- _TASK DETAILS_: Reproduce exactly the opening lines of the listing, stopping after the line that contains "outer face of" and including it.

━━━━━ INFORMATION PROVIDED ━━━━━

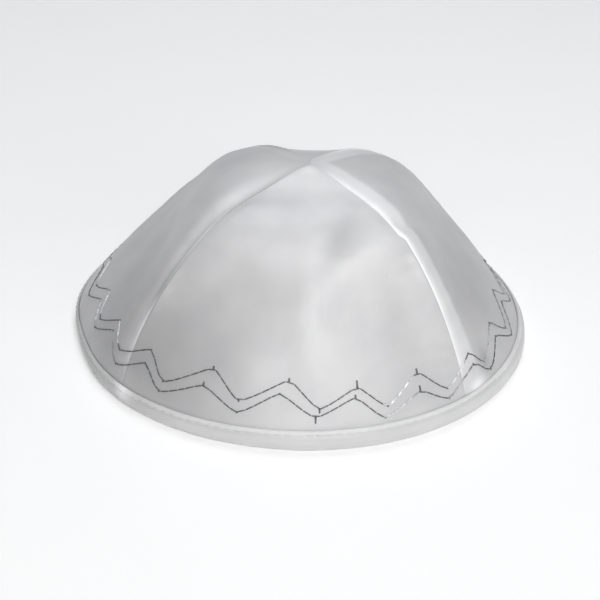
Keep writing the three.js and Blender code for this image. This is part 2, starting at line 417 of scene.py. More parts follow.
@dataclass(frozen=True)
class Cloth:
    """The outer face of the cloth, as the sewn gores hold it."""

    rim_radius: float = 85
    crown_height: float = 66
    crown_shift: float = 2
    tip_spread: float = 2.2
    side_length: float = 112
    plan_power: float = 2.5
    rise_power: float = 1.35
    crown_radius: float = 22
    crown_power: float = 2
    shoulder_radius: float = 54
    shoulder_power: float = 4
    allowance_width: float = 7
    allowance_rise: float = 1.8
    allowance_fade: float = 14
    allowance_from: float = 0.25
    allowance_blend: float = 0.35
    upright_from: float = 0.75
    fold_fade: float = 4
    fold_hem_fade: float = 6
    binding_height: float = 7.4
    binding_sway: float = 0.9
    binding_widest_at: float = -10
    hem_tuck: float = 1.26
    dents: tuple[RimSpot, ...] = (RimSpot(-161, 13, -1.4), RimSpot(-125, 22, 0.5))
    dent_power: float = 3
    cloud_size: float = 21
    cloud_height: float = 0.42
    ripple_size: float = 7.5
    ripple_height: float = 0.07
    pucker_pitch: float = 6.5
    pucker_reach: float = 9
    pucker_height: float = 0.16
    pucker_from: float = 55
    pucker_wander: float = 5
    wander_shift: float = 3.1
    jog_down: float = 0.305
    jog_step: float = 3
    jog_length: float = 16
    jog_spread: float = 9
    jog: float = 1.5
    normal_step: float = 0.006

    def down_at_height(self, height: float) -> float:
        """How far down a seam's curve reaches a height (mm)."""
        return 2 / math.pi * math.acos((height / self.crown_height) ** (self.rise_power / 2))

    def binding_top(self, azimuth: float) -> float:
        """The height (mm) of the binding's upper edge at an azimuth."""
        sway = math.cos(math.radians(azimuth - self.binding_widest_at))
        return self.binding_height + self.binding_sway * sway

    def seam_curve(self, seam: Seam, down: float) -> tuple[float, float]:
        """Follows a seam's curve.

        Args:
            seam: the seam.
            down: the place, from 0 at the crown to 1 at the rim.

        Returns:
            The curve's radius and height, in mm.
        """
        turn = down * math.pi / 2
        radius = self.rim_radius * math.sin(turn) ** (2 / self.plan_power)
        height = self.crown_height * max(math.cos(turn), 0.0) ** (2 / self.rise_power)
        height += seam.crown * hump(radius, self.crown_radius, self.crown_power)
        height += seam.shoulder * hump(radius, self.shoulder_radius, self.shoulder_power)
        return radius, height

    @lru_cache(maxsize=4096)
    def section(self, gore: Gore, down: float) -> LevelSection:
        """Works out what a level section of a gore shares all across it.

        Args:
            gore: the gore.
            down: the place, from 0 at the crown to 1 at the rim.

        Returns:
            The section.
        """
        cut = CUTS[gore]
        start_radius, start_height = self.seam_curve(cut.first, down)
        end_radius, end_height = self.seam_curve(cut.second, down)
        start = level(cut.first.azimuth) * start_radius
        chord = (level(cut.second.azimuth) * end_radius - start).length
        inside = 1 - start_radius / self.rim_radius
        spread = self.tip_spread * abs(cut.second.side - cut.first.side) * inside**2
        return LevelSection(
            start_radius,
            end_radius,
            start_height,
            end_height,
            chord,
            chord + spread,
            read_row(cut.rows, "round", down),
            read_row(cut.rows, "puff", down),
        )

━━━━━

- _TASK RESPONSE_:
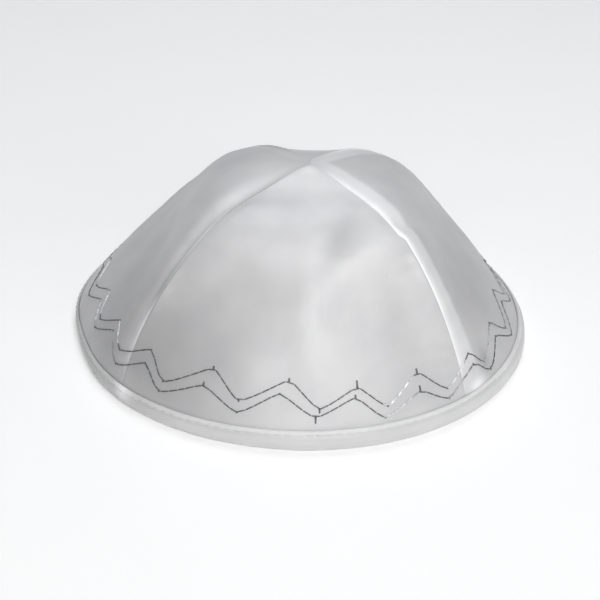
Keep writing the three.js and Blender code for this image. This is part 2, starting at line 417 of scene.py. More parts follow.
@dataclass(frozen=True)
class Cloth:
    """The outer face of the cloth, as the sewn gores hold it."""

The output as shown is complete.